Али с любопытством поглядел на саклаба. Русского он видел впервые.

– Откуда ты?

– С Волги.

– Это что, город?

– Нет, река. За что это тебя?

– Долго рассказывать. Ты хорошо мне напомнил про коня, – сказал Али. Он окинул проходящего мимо служку.

– Эй, малый, позови управляющего.

Служка удивленно посмотрел на арестанта и спросил:

– На что он тебе?

– Продать ему хочу кое-что.

Служка пожал плечами и ушел.

Саклаб с любопытством наблюдал за этой сценой. Вскоре явился управляющий.

– Ты, что ли, меня звал? – на его лице было выражение высокомерия и безразличия к арестанту. Он вообще удивлялся своей отзывчивости к падшим.

– Два дня назад я останавливался в твоей гостинице. Уезжать мне пришлось в спешке, и я оставил здесь своих лошадей.

В глазах управляющих мелькнул интерес:

– А, так это был ты.

– Я.

– И что же, ты хочешь забрать их? Пожалуйста, но ты должен заплатить за их содержание, – управляющий улыбнулся.

– У меня к тебе другое предложение. Я предлагаю тебе их купить у меня, отдам дешево.

– В первый раз я вижу такого предприимчивого арестанта, – сказал управляющий.

– Я знаю, о чем ты думаешь, – заявил Али. – Ты думаешь, что раз я арестован, мои лошади достанутся тебе даром.
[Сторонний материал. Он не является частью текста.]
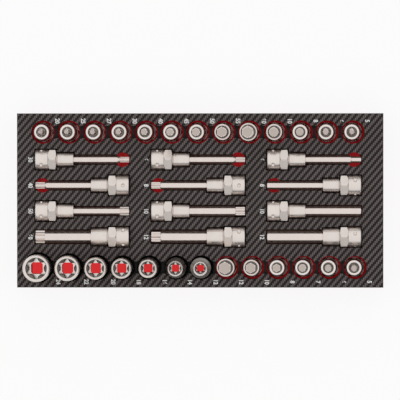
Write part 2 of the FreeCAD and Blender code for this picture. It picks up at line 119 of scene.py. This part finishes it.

Но это не так, мой арест – это недоразумение. Я вернусь за своим добром. Но сейчас ты можешь за бесценок приобрести двух прекрасных лошадей.

– Ну и чего ты за них хочешь? – Спросил управляющий, доводы возымели действие.

– Принеси нам еды и вина, побольше того и другого, и лошади твои.

– Будешь свидетелем, – сказал управляющий служке.

Али протянул свободную руку, и управляющий ударил по ней. Сделка состоялась.

– Вино тоже прислать? – переспросил управляющий. – Сейчас ведь рамадан.

– Пророк сказал, что мусульманин, находящийся в пути, в болезни, в затруднительном положении, может отступать от его предписаний. Я, как ты видишь, нахожусь в ситуации, соответствующей всем трем причинам. А что касается моего русского друга, то он и вовсе христианин, у них даже в церкви вином пастыри угощаются.